### Work required
Set down each line of the material that follows, exactly, with no pictures.

### Data to use
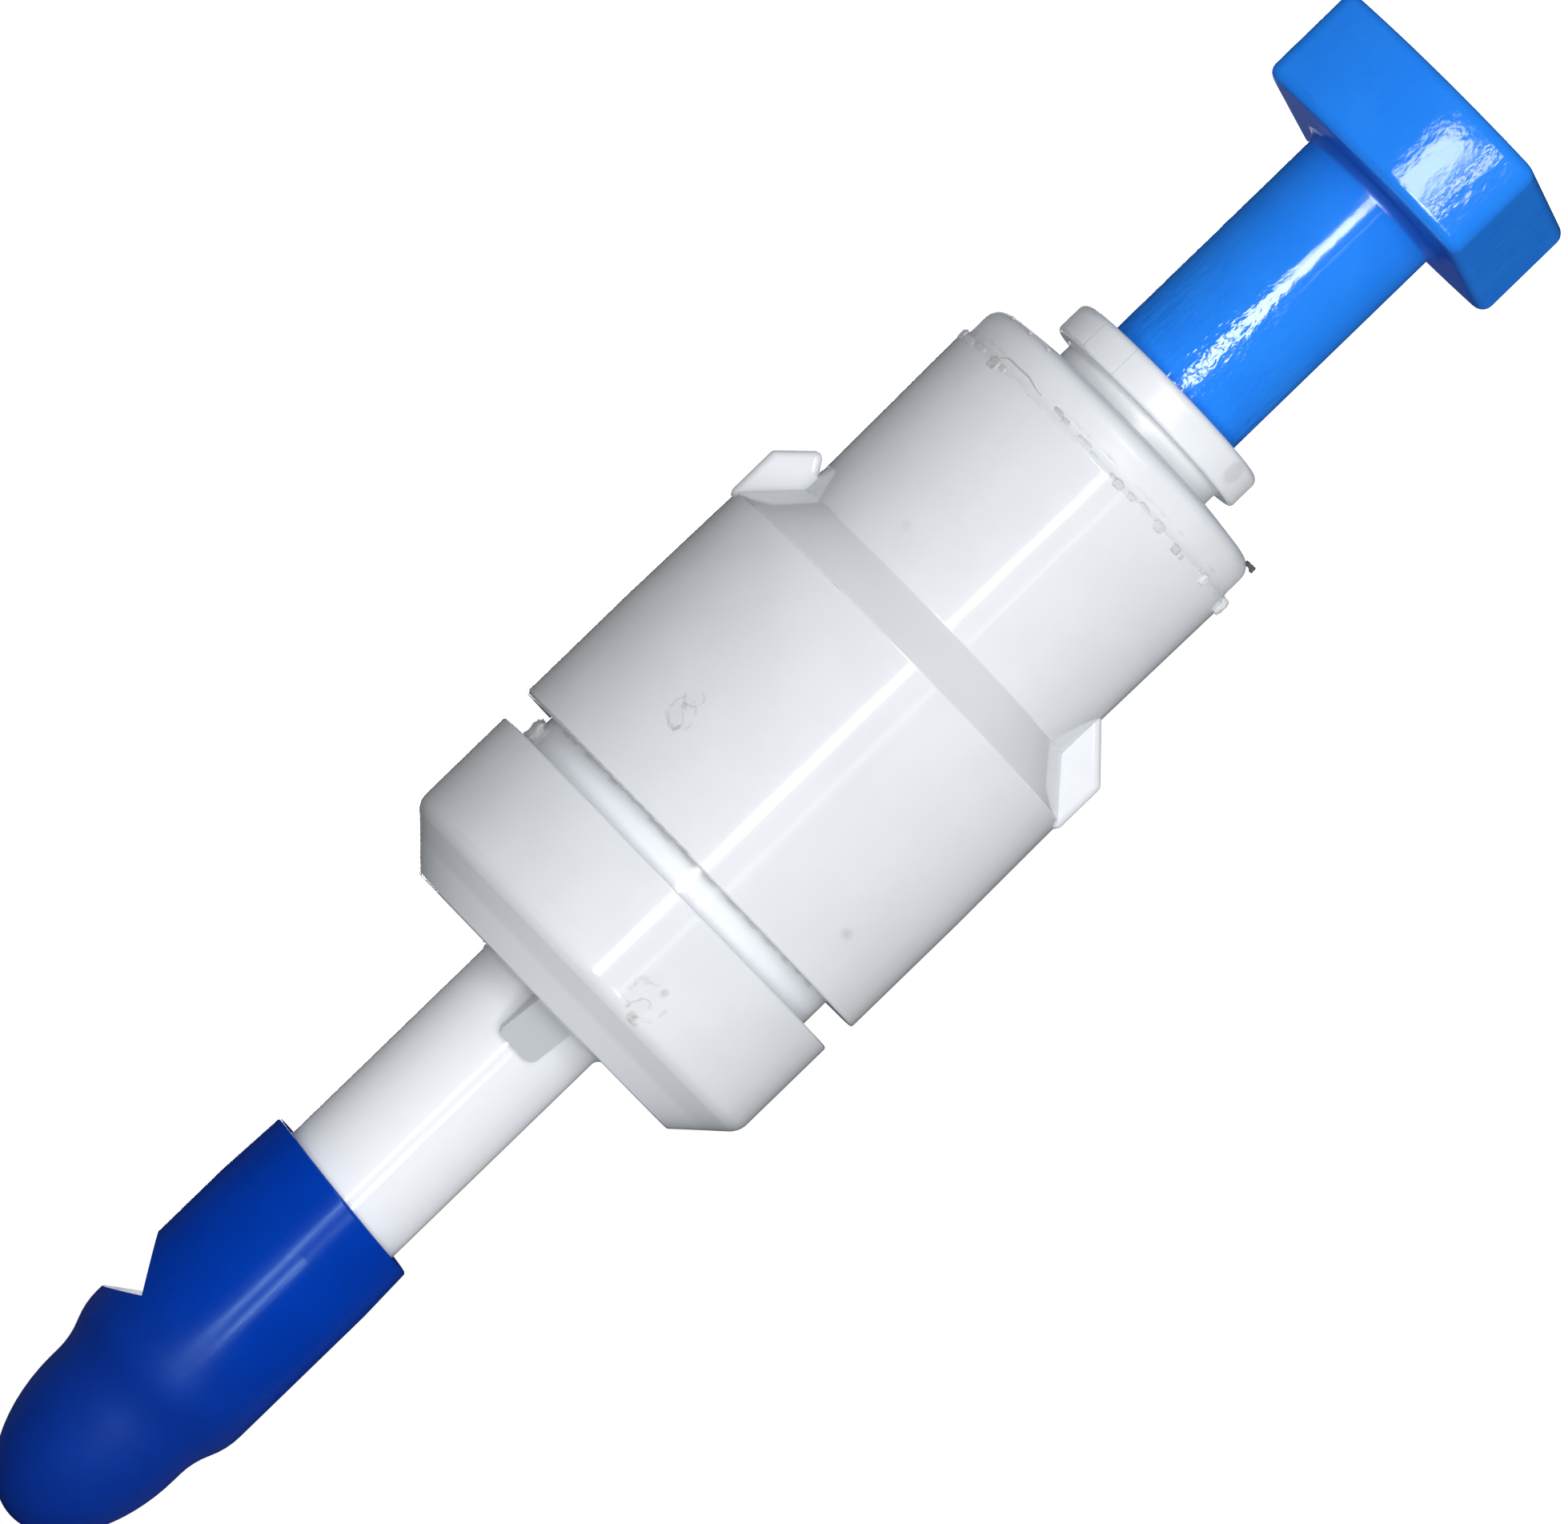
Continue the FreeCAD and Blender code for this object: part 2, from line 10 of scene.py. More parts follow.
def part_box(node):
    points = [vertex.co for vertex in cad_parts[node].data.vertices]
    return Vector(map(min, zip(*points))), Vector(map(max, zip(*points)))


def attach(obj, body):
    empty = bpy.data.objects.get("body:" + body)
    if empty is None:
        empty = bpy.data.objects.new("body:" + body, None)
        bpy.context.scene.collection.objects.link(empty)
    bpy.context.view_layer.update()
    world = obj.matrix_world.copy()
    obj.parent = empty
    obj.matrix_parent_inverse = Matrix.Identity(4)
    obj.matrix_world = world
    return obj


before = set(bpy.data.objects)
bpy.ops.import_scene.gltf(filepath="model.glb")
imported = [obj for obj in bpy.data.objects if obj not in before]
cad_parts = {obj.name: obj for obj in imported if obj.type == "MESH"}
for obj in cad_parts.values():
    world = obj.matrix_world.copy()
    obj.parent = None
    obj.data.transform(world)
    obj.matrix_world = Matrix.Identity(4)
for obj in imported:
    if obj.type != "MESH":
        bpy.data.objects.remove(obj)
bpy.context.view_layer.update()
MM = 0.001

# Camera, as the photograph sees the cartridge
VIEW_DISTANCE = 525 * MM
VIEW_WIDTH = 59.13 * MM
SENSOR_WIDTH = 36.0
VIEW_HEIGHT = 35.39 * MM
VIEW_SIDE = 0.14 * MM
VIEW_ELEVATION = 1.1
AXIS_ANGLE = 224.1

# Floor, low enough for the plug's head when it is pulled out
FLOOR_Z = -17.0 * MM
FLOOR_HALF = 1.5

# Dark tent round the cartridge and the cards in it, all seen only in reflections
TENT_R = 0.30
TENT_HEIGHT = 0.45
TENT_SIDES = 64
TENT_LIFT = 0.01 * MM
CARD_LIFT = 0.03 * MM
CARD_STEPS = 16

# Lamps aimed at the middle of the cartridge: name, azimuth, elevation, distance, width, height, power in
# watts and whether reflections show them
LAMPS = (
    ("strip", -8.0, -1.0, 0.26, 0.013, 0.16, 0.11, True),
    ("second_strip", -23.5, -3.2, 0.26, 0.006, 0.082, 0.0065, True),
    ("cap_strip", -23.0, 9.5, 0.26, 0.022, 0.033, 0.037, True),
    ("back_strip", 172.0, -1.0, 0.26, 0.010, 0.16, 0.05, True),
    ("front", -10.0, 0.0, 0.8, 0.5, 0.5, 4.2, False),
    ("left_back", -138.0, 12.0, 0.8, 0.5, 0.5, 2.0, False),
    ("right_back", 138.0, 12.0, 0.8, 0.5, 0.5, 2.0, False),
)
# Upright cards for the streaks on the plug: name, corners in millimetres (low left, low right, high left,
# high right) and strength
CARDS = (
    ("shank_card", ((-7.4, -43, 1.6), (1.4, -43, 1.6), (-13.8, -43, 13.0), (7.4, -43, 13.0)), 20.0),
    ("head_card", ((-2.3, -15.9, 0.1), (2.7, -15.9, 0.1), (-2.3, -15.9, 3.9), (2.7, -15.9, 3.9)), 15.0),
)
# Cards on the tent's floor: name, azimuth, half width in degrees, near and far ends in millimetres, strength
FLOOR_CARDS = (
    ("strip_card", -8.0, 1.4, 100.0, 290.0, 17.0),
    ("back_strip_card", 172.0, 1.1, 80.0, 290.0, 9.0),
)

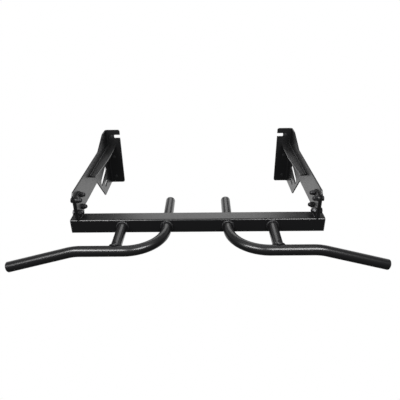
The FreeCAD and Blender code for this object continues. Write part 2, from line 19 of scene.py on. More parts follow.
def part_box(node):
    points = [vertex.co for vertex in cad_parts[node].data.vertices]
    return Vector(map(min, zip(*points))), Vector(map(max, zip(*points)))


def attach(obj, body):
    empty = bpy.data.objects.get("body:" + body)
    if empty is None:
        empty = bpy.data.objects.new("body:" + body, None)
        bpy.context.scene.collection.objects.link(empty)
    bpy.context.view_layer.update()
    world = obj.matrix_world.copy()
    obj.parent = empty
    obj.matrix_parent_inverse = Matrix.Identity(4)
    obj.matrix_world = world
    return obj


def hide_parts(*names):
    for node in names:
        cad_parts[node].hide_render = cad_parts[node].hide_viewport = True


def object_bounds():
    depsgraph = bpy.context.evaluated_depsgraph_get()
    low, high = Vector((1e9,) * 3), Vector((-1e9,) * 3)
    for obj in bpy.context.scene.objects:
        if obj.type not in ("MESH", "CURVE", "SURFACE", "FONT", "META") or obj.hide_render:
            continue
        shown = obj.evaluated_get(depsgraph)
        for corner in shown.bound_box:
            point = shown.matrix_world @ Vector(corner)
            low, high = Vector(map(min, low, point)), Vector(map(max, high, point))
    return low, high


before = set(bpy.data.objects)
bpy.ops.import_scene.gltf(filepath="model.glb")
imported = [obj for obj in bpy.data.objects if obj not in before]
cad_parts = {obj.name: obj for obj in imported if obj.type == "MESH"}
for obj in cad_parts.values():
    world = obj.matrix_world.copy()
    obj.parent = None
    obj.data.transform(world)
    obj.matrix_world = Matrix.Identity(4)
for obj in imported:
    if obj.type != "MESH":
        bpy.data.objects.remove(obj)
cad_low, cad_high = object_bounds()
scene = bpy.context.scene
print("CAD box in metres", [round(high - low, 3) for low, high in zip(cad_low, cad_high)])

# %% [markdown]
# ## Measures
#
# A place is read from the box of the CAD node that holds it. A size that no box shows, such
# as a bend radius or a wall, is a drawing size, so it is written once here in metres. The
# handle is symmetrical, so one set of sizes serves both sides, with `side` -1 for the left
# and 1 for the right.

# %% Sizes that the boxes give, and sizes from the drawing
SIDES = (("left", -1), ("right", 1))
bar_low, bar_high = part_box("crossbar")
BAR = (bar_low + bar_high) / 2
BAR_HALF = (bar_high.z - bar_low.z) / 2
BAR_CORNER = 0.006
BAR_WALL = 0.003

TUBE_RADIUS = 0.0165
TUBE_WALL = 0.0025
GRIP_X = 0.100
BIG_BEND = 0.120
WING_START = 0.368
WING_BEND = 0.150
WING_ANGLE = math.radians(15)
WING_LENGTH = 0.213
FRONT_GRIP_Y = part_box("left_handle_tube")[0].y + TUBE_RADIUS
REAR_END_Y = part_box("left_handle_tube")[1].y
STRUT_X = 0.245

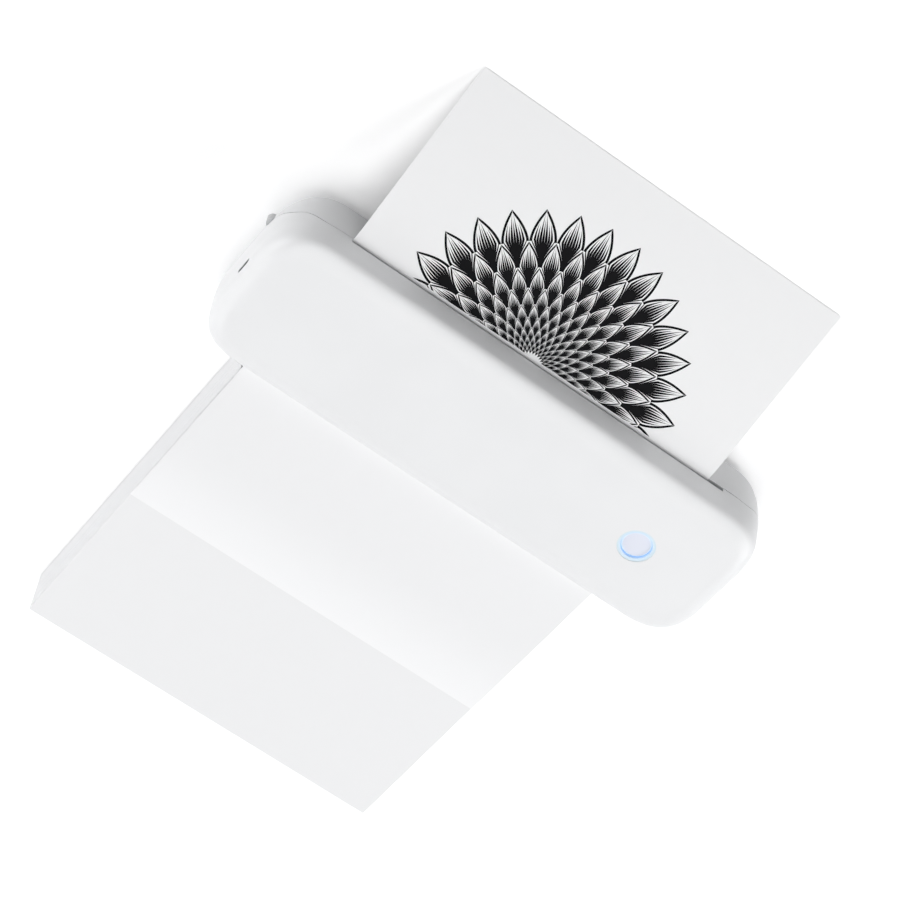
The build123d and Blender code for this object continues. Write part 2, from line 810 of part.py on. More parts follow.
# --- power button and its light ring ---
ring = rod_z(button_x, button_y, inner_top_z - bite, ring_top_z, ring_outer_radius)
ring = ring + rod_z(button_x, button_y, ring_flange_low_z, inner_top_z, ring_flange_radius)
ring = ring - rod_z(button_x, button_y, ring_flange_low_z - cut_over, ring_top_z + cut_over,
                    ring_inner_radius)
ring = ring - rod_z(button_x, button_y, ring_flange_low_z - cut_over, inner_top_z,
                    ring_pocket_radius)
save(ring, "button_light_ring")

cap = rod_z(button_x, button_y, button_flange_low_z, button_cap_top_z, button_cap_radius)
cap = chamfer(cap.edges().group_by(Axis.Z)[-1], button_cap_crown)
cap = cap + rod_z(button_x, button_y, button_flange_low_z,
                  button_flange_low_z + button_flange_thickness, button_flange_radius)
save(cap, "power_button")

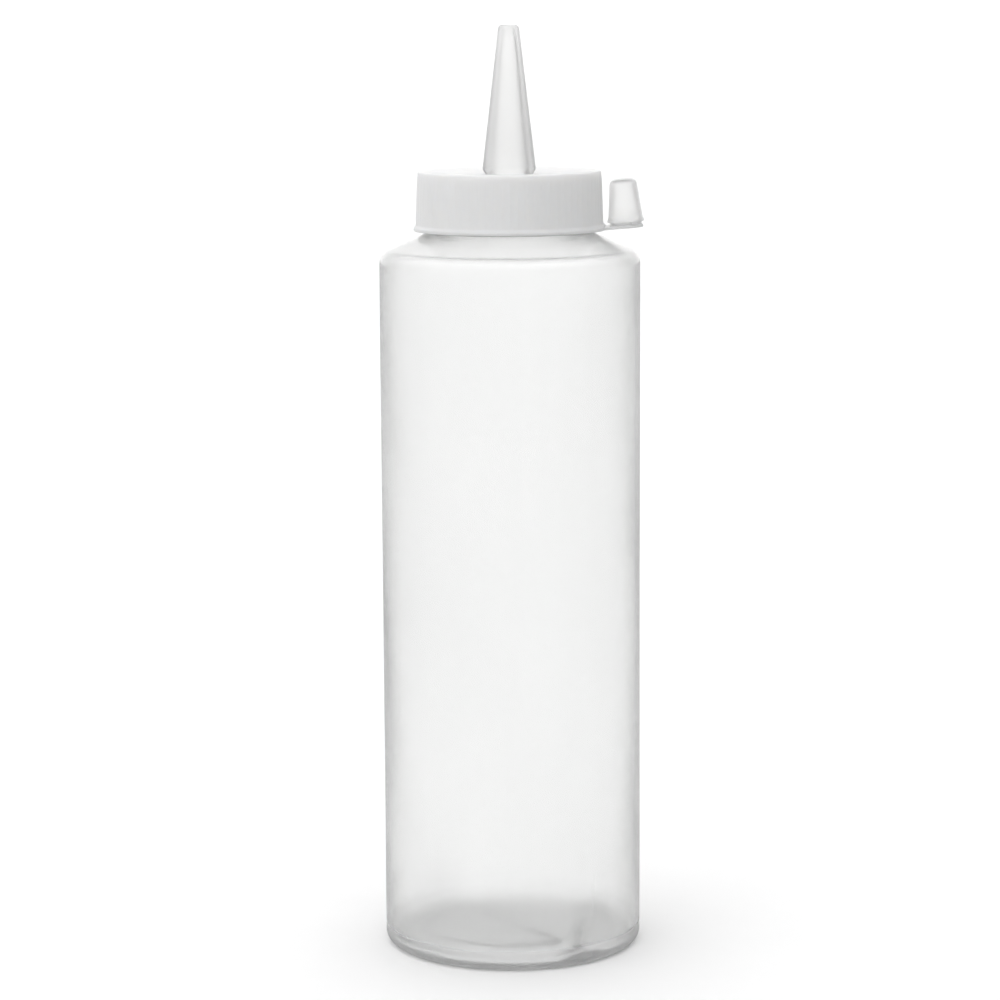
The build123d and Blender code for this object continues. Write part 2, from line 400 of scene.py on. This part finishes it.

### Reply to the task
Continue the FreeCAD and Blender code for this object: part 2, from line 10 of scene.py. More parts follow.
def part_box(node):
    points = [vertex.co for vertex in cad_parts[node].data.vertices]
    return Vector(map(min, zip(*points))), Vector(map(max, zip(*points)))


def attach(obj, body):
    empty = bpy.data.objects.get("body:" + body)
    if empty is None:
        empty = bpy.data.objects.new("body:" + body, None)
        bpy.context.scene.collection.objects.link(empty)
    bpy.context.view_layer.update()
    world = obj.matrix_world.copy()
    obj.parent = empty
    obj.matrix_parent_inverse = Matrix.Identity(4)
    obj.matrix_world = world
    return obj


before = set(bpy.data.objects)
bpy.ops.import_scene.gltf(filepath="model.glb")
imported = [obj for obj in bpy.data.objects if obj not in before]
cad_parts = {obj.name: obj for obj in imported if obj.type == "MESH"}
for obj in cad_parts.values():
    world = obj.matrix_world.copy()
    obj.parent = None
    obj.data.transform(world)
    obj.matrix_world = Matrix.Identity(4)
for obj in imported:
    if obj.type != "MESH":
        bpy.data.objects.remove(obj)
bpy.context.view_layer.update()
MM = 0.001

# Camera, as the photograph sees the cartridge
VIEW_DISTANCE = 525 * MM
VIEW_WIDTH = 59.13 * MM
SENSOR_WIDTH = 36.0
VIEW_HEIGHT = 35.39 * MM
VIEW_SIDE = 0.14 * MM
VIEW_ELEVATION = 1.1
AXIS_ANGLE = 224.1

# Floor, low enough for the plug's head when it is pulled out
FLOOR_Z = -17.0 * MM
FLOOR_HALF = 1.5

# Dark tent round the cartridge and the cards in it, all seen only in reflections
TENT_R = 0.30
TENT_HEIGHT = 0.45
TENT_SIDES = 64
TENT_LIFT = 0.01 * MM
CARD_LIFT = 0.03 * MM
CARD_STEPS = 16

# Lamps aimed at the middle of the cartridge: name, azimuth, elevation, distance, width, height, power in
# watts and whether reflections show them
LAMPS = (
    ("strip", -8.0, -1.0, 0.26, 0.013, 0.16, 0.11, True),
    ("second_strip", -23.5, -3.2, 0.26, 0.006, 0.082, 0.0065, True),
    ("cap_strip", -23.0, 9.5, 0.26, 0.022, 0.033, 0.037, True),
    ("back_strip", 172.0, -1.0, 0.26, 0.010, 0.16, 0.05, True),
    ("front", -10.0, 0.0, 0.8, 0.5, 0.5, 4.2, False),
    ("left_back", -138.0, 12.0, 0.8, 0.5, 0.5, 2.0, False),
    ("right_back", 138.0, 12.0, 0.8, 0.5, 0.5, 2.0, False),
)
# Upright cards for the streaks on the plug: name, corners in millimetres (low left, low right, high left,
# high right) and strength
CARDS = (
    ("shank_card", ((-7.4, -43, 1.6), (1.4, -43, 1.6), (-13.8, -43, 13.0), (7.4, -43, 13.0)), 20.0),
    ("head_card", ((-2.3, -15.9, 0.1), (2.7, -15.9, 0.1), (-2.3, -15.9, 3.9), (2.7, -15.9, 3.9)), 15.0),
)
# Cards on the tent's floor: name, azimuth, half width in degrees, near and far ends in millimetres, strength
FLOOR_CARDS = (
    ("strip_card", -8.0, 1.4, 100.0, 290.0, 17.0),
    ("back_strip_card", 172.0, 1.1, 80.0, 290.0, 9.0),
)

The FreeCAD and Blender code for this object continues. Write part 2, from line 19 of scene.py on. More parts follow.
def part_box(node):
    points = [vertex.co for vertex in cad_parts[node].data.vertices]
    return Vector(map(min, zip(*points))), Vector(map(max, zip(*points)))


def attach(obj, body):
    empty = bpy.data.objects.get("body:" + body)
    if empty is None:
        empty = bpy.data.objects.new("body:" + body, None)
        bpy.context.scene.collection.objects.link(empty)
    bpy.context.view_layer.update()
    world = obj.matrix_world.copy()
    obj.parent = empty
    obj.matrix_parent_inverse = Matrix.Identity(4)
    obj.matrix_world = world
    return obj


def hide_parts(*names):
    for node in names:
        cad_parts[node].hide_render = cad_parts[node].hide_viewport = True


def object_bounds():
    depsgraph = bpy.context.evaluated_depsgraph_get()
    low, high = Vector((1e9,) * 3), Vector((-1e9,) * 3)
    for obj in bpy.context.scene.objects:
        if obj.type not in ("MESH", "CURVE", "SURFACE", "FONT", "META") or obj.hide_render:
            continue
        shown = obj.evaluated_get(depsgraph)
        for corner in shown.bound_box:
            point = shown.matrix_world @ Vector(corner)
            low, high = Vector(map(min, low, point)), Vector(map(max, high, point))
    return low, high


before = set(bpy.data.objects)
bpy.ops.import_scene.gltf(filepath="model.glb")
imported = [obj for obj in bpy.data.objects if obj not in before]
cad_parts = {obj.name: obj for obj in imported if obj.type == "MESH"}
for obj in cad_parts.values():
    world = obj.matrix_world.copy()
    obj.parent = None
    obj.data.transform(world)
    obj.matrix_world = Matrix.Identity(4)
for obj in imported:
    if obj.type != "MESH":
        bpy.data.objects.remove(obj)
cad_low, cad_high = object_bounds()
scene = bpy.context.scene
print("CAD box in metres", [round(high - low, 3) for low, high in zip(cad_low, cad_high)])

# %% [markdown]
# ## Measures
#
# A place is read from the box of the CAD node that holds it. A size that no box shows, such
# as a bend radius or a wall, is a drawing size, so it is written once here in metres. The
# handle is symmetrical, so one set of sizes serves both sides, with `side` -1 for the left
# and 1 for the right.

# %% Sizes that the boxes give, and sizes from the drawing
SIDES = (("left", -1), ("right", 1))
bar_low, bar_high = part_box("crossbar")
BAR = (bar_low + bar_high) / 2
BAR_HALF = (bar_high.z - bar_low.z) / 2
BAR_CORNER = 0.006
BAR_WALL = 0.003

TUBE_RADIUS = 0.0165
TUBE_WALL = 0.0025
GRIP_X = 0.100
BIG_BEND = 0.120
WING_START = 0.368
WING_BEND = 0.150
WING_ANGLE = math.radians(15)
WING_LENGTH = 0.213
FRONT_GRIP_Y = part_box("left_handle_tube")[0].y + TUBE_RADIUS
REAR_END_Y = part_box("left_handle_tube")[1].y
STRUT_X = 0.245

The build123d and Blender code for this object continues. Write part 2, from line 810 of part.py on. More parts follow.
# --- power button and its light ring ---
ring = rod_z(button_x, button_y, inner_top_z - bite, ring_top_z, ring_outer_radius)
ring = ring + rod_z(button_x, button_y, ring_flange_low_z, inner_top_z, ring_flange_radius)
ring = ring - rod_z(button_x, button_y, ring_flange_low_z - cut_over, ring_top_z + cut_over,
                    ring_inner_radius)
ring = ring - rod_z(button_x, button_y, ring_flange_low_z - cut_over, inner_top_z,
                    ring_pocket_radius)
save(ring, "button_light_ring")

cap = rod_z(button_x, button_y, button_flange_low_z, button_cap_top_z, button_cap_radius)
cap = chamfer(cap.edges().group_by(Axis.Z)[-1], button_cap_crown)
cap = cap + rod_z(button_x, button_y, button_flange_low_z,
                  button_flange_low_z + button_flange_thickness, button_flange_radius)
save(cap, "power_button")

The build123d and Blender code for this object continues. Write part 2, from line 400 of scene.py on. This part finishes it.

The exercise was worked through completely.